Berlaku sebagai narasumber, M. Ulinuha Khusnan, MA dan Dr. Ahmad Fudhaili, MA. Ulinuha mempresentasikan tema “Hukuman Mati Bagi Koruptor dalam Perspektif al-Qur’an” dan Ahmad Fudhaili membawakan tema diskusi “Metode Kritik Hadits Aisyah”.
Dalam presentasinya Ulinuha mula-mula menjelaskan beberapa kata kunci dalam al-Qur’an yang dapat membantu untuk mengidentifikasi apa itu korupsi. “Korupsi sendiri dalam pengertiannya yang sekarang ini, belumlah di kenal di masa lalu, al-Qur’an sendiri menyebutkan beberapa kata kunci untuk mengidentifikasikan kejahatan korupsi ini, yaitu seperti bahwa korupsi itu mengandung unsur saraqah (pencurian), penyuapan (risywah), penipuan dan penyalah gunaan wewenang (ghulwu), kejahatan perusakan (fasad dan atau hirabah)” kata Ulinuha, memulai diskusi.
Menurutnya, dalam Hukum Islam (fiqh), hukuman bagi korupsi adalah ta’zir.

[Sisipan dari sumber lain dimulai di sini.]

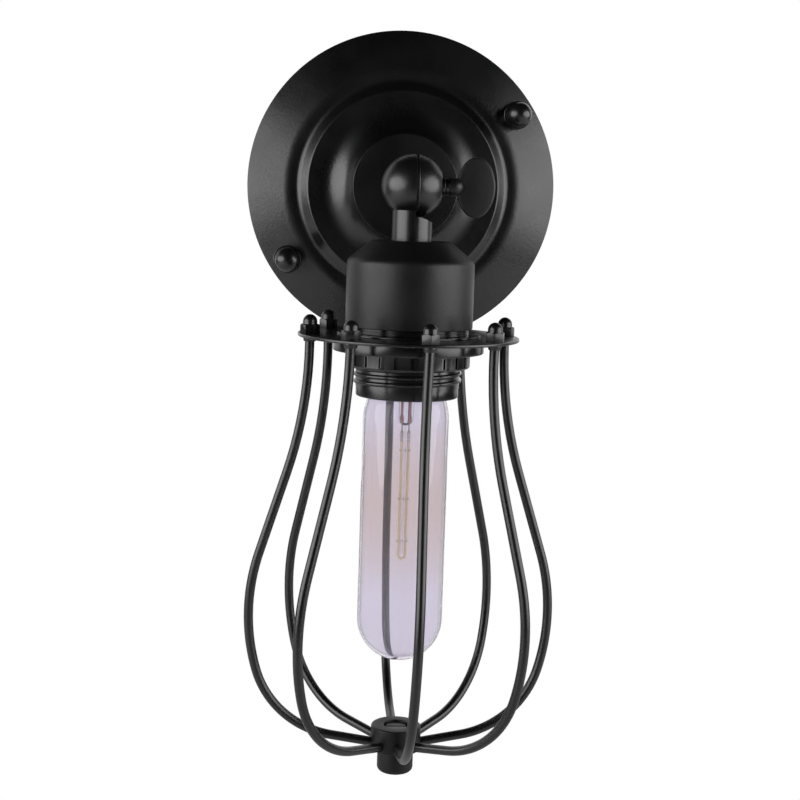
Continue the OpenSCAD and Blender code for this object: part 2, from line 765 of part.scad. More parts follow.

Dan jenis hukuman ta’zir semacam apa dan bagaimana yang dikenakan bagi para koruptor, dalam pelaksanaannya diserahkan kepada pemerintah setempat. Dan dalam peraturan pemerintah kita, ada tercantum mengenai Hukum Mati bagi koruptor.
Sementara itu Ahmad Fudhaili, dalam presentasinya, menyatakan bahwa kegiatan kritis terhadap hadits yang diriwayatkan sesungguhnya muncul sejak Aisyah ra, karena Aisyah merupakan orang yang pertama yang selektif terhadap hadits. “Dari model, cara dan kebiasaan Aisyah menyeleksi hadits-hadits yang diterimanya ini, kita bisa rumuskan apa saja metode kritik hadits yang dirumuskan dan digunakan oleh Aisyah” tegas Fudhaili penuh semangat.
Setelah presentasi dua narasumber tersebut, Romlah selaku moderator membuka sessi diskusi dengan mempersilahkan para peserta diskusi untuk bertanya atau menanggapi atau melengkapi atau sekedar berkomentar terhadap dua makalah yang baru saja dipresentasikan.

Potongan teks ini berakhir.